**TASK DETAILS:**
Your task is to extract every line from the material below exactly.

**SUPPLIED MATERIAL:**

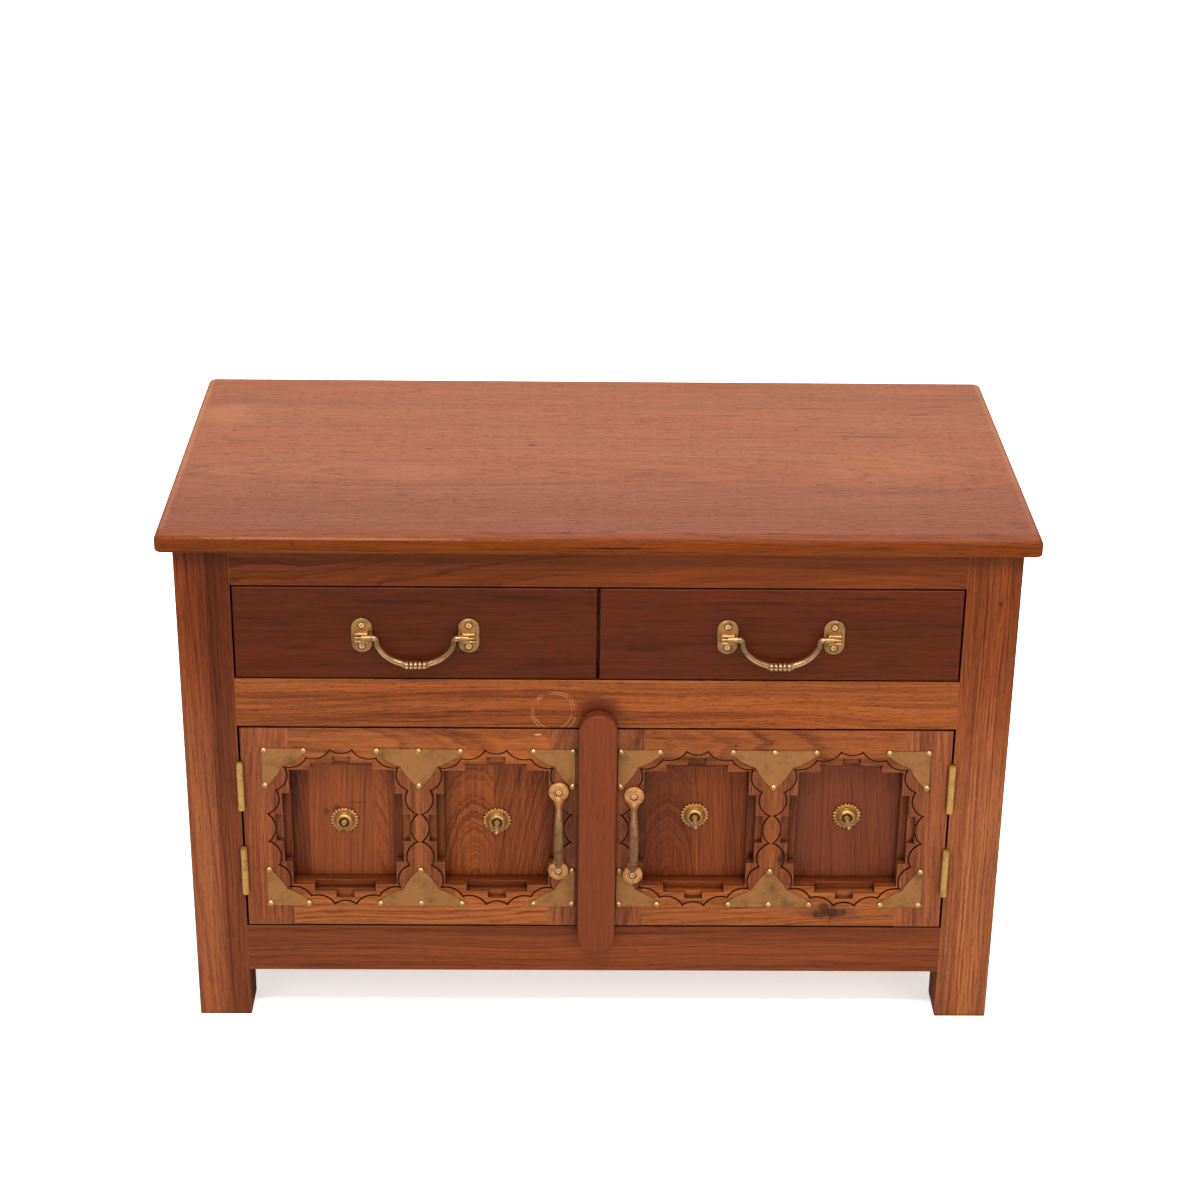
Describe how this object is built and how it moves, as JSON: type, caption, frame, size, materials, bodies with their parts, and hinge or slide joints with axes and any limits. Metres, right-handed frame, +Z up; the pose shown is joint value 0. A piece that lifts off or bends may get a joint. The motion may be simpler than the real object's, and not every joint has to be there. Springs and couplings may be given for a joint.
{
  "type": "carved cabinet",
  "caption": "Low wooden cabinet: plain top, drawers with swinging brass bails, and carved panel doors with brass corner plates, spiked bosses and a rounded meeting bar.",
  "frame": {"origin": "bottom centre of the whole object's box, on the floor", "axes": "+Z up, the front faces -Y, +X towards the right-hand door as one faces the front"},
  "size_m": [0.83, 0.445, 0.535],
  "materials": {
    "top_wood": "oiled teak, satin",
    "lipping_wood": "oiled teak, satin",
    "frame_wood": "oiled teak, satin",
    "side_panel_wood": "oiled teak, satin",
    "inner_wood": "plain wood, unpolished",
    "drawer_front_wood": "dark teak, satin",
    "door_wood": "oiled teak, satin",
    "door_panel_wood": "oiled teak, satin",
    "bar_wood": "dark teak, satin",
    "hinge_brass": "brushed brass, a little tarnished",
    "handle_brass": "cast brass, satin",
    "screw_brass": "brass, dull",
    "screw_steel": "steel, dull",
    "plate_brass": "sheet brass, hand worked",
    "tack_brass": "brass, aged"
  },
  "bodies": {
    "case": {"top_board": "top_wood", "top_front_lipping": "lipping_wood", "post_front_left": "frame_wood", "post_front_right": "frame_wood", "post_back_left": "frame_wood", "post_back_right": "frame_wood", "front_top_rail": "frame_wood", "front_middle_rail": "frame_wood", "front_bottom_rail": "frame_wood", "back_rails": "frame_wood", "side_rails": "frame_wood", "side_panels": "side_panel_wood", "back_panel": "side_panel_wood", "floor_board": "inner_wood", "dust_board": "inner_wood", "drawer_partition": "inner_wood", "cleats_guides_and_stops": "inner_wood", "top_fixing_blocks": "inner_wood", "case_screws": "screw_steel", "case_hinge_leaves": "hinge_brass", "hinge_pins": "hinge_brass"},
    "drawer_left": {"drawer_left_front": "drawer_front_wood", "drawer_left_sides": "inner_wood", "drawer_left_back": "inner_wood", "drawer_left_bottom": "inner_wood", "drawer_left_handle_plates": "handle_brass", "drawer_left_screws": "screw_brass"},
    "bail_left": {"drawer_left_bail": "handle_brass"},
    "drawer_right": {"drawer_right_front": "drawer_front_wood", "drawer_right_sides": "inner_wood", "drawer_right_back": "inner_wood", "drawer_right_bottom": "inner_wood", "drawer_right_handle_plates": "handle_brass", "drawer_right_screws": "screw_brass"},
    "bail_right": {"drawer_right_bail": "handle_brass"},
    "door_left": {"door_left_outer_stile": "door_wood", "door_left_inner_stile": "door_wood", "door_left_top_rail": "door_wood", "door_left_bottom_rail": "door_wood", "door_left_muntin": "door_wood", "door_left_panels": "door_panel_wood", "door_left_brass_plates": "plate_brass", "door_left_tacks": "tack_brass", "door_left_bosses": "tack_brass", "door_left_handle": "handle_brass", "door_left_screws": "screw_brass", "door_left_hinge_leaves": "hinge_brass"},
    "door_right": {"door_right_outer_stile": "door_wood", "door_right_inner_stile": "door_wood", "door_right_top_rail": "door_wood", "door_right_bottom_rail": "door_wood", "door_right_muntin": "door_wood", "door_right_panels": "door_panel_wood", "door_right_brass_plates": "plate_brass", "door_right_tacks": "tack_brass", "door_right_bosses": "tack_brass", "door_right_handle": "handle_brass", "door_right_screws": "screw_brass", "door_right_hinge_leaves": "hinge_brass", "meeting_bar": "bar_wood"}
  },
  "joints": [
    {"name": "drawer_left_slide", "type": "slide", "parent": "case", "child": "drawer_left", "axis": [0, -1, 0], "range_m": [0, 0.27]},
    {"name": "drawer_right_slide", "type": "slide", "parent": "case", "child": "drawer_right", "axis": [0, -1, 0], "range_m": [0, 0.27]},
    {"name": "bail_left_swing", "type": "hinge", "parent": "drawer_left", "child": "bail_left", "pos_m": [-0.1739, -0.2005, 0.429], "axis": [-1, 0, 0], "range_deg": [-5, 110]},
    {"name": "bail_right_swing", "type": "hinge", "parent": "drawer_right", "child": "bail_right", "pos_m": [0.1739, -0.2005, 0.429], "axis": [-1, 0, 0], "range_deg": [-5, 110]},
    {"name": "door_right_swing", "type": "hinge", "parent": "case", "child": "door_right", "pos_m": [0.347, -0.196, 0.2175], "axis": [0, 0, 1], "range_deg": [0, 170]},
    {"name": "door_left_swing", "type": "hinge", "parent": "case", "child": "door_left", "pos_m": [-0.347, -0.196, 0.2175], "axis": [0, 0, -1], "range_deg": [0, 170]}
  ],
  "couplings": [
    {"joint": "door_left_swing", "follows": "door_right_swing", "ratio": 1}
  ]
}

**EXERCISE RESULT:**
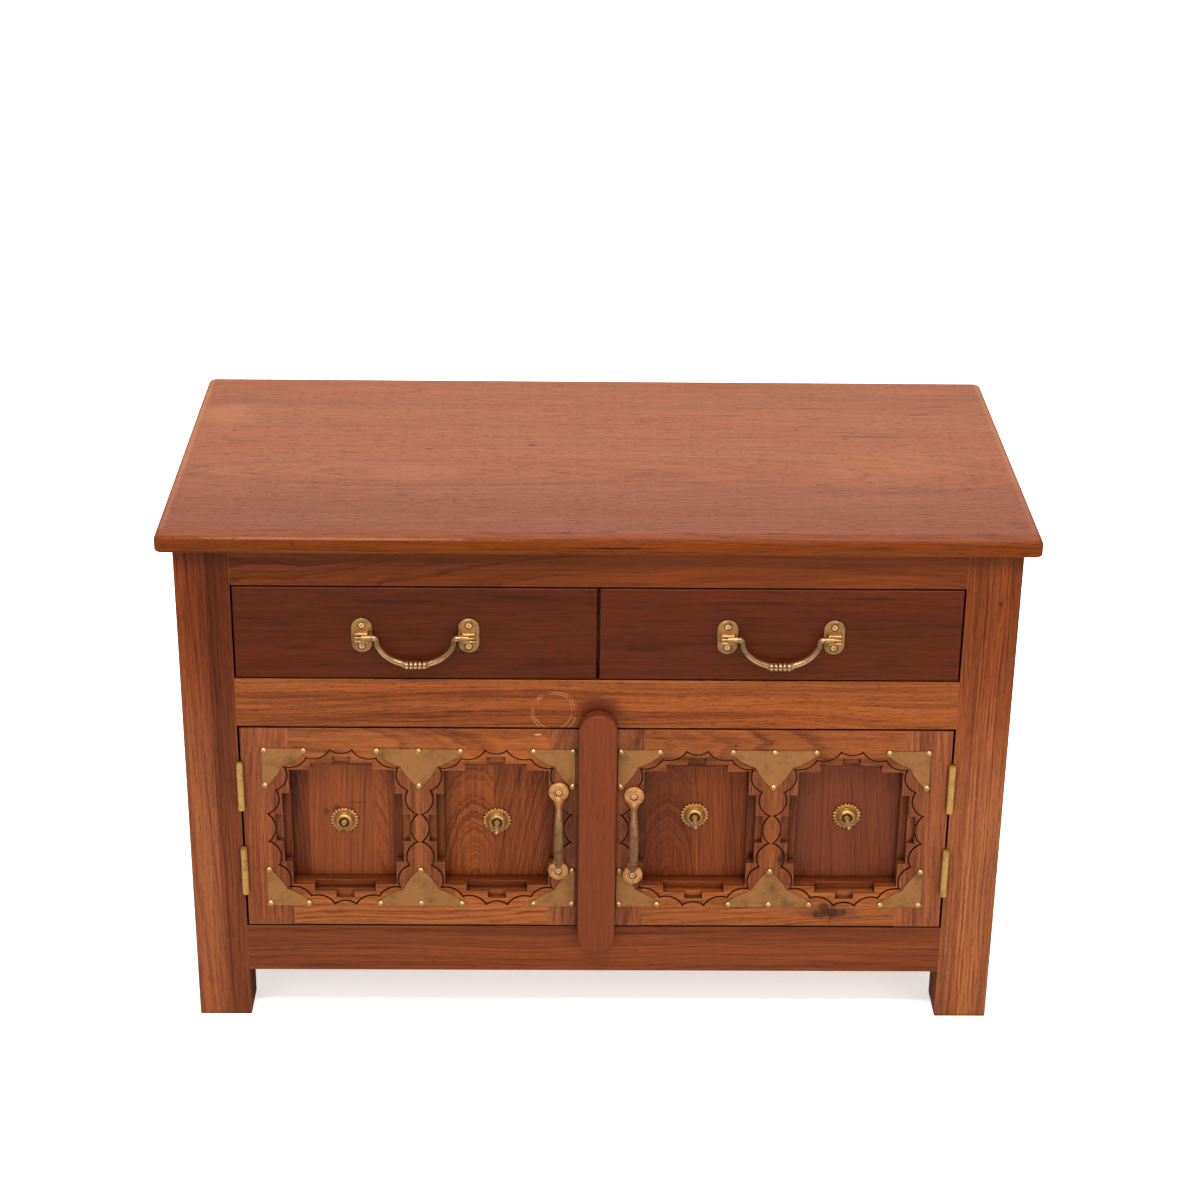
Describe how this object is built and how it moves, as JSON: type, caption, frame, size, materials, bodies with their parts, and hinge or slide joints with axes and any limits. Metres, right-handed frame, +Z up; the pose shown is joint value 0. A piece that lifts off or bends may get a joint. The motion may be simpler than the real object's, and not every joint has to be there. Springs and couplings may be given for a joint.
{
  "type": "carved cabinet",
  "caption": "Low wooden cabinet: plain top, drawers with swinging brass bails, and carved panel doors with brass corner plates, spiked bosses and a rounded meeting bar.",
  "frame": {"origin": "bottom centre of the whole object's box, on the floor", "axes": "+Z up, the front faces -Y, +X towards the right-hand door as one faces the front"},
  "size_m": [0.83, 0.445, 0.535],
  "materials": {
    "top_wood": "oiled teak, satin",
    "lipping_wood": "oiled teak, satin",
    "frame_wood": "oiled teak, satin",
    "side_panel_wood": "oiled teak, satin",
    "inner_wood": "plain wood, unpolished",
    "drawer_front_wood": "dark teak, satin",
    "door_wood": "oiled teak, satin",
    "door_panel_wood": "oiled teak, satin",
    "bar_wood": "dark teak, satin",
    "hinge_brass": "brushed brass, a little tarnished",
    "handle_brass": "cast brass, satin",
    "screw_brass": "brass, dull",
    "screw_steel": "steel, dull",
    "plate_brass": "sheet brass, hand worked",
    "tack_brass": "brass, aged"
  },
  "bodies": {
    "case": {"top_board": "top_wood", "top_front_lipping": "lipping_wood", "post_front_left": "frame_wood", "post_front_right": "frame_wood", "post_back_left": "frame_wood", "post_back_right": "frame_wood", "front_top_rail": "frame_wood", "front_middle_rail": "frame_wood", "front_bottom_rail": "frame_wood", "back_rails": "frame_wood", "side_rails": "frame_wood", "side_panels": "side_panel_wood", "back_panel": "side_panel_wood", "floor_board": "inner_wood", "dust_board": "inner_wood", "drawer_partition": "inner_wood", "cleats_guides_and_stops": "inner_wood", "top_fixing_blocks": "inner_wood", "case_screws": "screw_steel", "case_hinge_leaves": "hinge_brass", "hinge_pins": "hinge_brass"},
    "drawer_left": {"drawer_left_front": "drawer_front_wood", "drawer_left_sides": "inner_wood", "drawer_left_back": "inner_wood", "drawer_left_bottom": "inner_wood", "drawer_left_handle_plates": "handle_brass", "drawer_left_screws": "screw_brass"},
    "bail_left": {"drawer_left_bail": "handle_brass"},
    "drawer_right": {"drawer_right_front": "drawer_front_wood", "drawer_right_sides": "inner_wood", "drawer_right_back": "inner_wood", "drawer_right_bottom": "inner_wood", "drawer_right_handle_plates": "handle_brass", "drawer_right_screws": "screw_brass"},
    "bail_right": {"drawer_right_bail": "handle_brass"},
    "door_left": {"door_left_outer_stile": "door_wood", "door_left_inner_stile": "door_wood", "door_left_top_rail": "door_wood", "door_left_bottom_rail": "door_wood", "door_left_muntin": "door_wood", "door_left_panels": "door_panel_wood", "door_left_brass_plates": "plate_brass", "door_left_tacks": "tack_brass", "door_left_bosses": "tack_brass", "door_left_handle": "handle_brass", "door_left_screws": "screw_brass", "door_left_hinge_leaves": "hinge_brass"},
    "door_right": {"door_right_outer_stile": "door_wood", "door_right_inner_stile": "door_wood", "door_right_top_rail": "door_wood", "door_right_bottom_rail": "door_wood", "door_right_muntin": "door_wood", "door_right_panels": "door_panel_wood", "door_right_brass_plates": "plate_brass", "door_right_tacks": "tack_brass", "door_right_bosses": "tack_brass", "door_right_handle": "handle_brass", "door_right_screws": "screw_brass", "door_right_hinge_leaves": "hinge_brass", "meeting_bar": "bar_wood"}
  },
  "joints": [
    {"name": "drawer_left_slide", "type": "slide", "parent": "case", "child": "drawer_left", "axis": [0, -1, 0], "range_m": [0, 0.27]},
    {"name": "drawer_right_slide", "type": "slide", "parent": "case", "child": "drawer_right", "axis": [0, -1, 0], "range_m": [0, 0.27]},
    {"name": "bail_left_swing", "type": "hinge", "parent": "drawer_left", "child": "bail_left", "pos_m": [-0.1739, -0.2005, 0.429], "axis": [-1, 0, 0], "range_deg": [-5, 110]},
    {"name": "bail_right_swing", "type": "hinge", "parent": "drawer_right", "child": "bail_right", "pos_m": [0.1739, -0.2005, 0.429], "axis": [-1, 0, 0], "range_deg": [-5, 110]},
    {"name": "door_right_swing", "type": "hinge", "parent": "case", "child": "door_right", "pos_m": [0.347, -0.196, 0.2175], "axis": [0, 0, 1], "range_deg": [0, 170]},
    {"name": "door_left_swing", "type": "hinge", "parent": "case", "child": "door_left", "pos_m": [-0.347, -0.196, 0.2175], "axis": [0, 0, -1], "range_deg": [0, 170]}
  ],
  "couplings": [
    {"joint": "door_left_swing", "follows": "door_right_swing", "ratio": 1}
  ]
}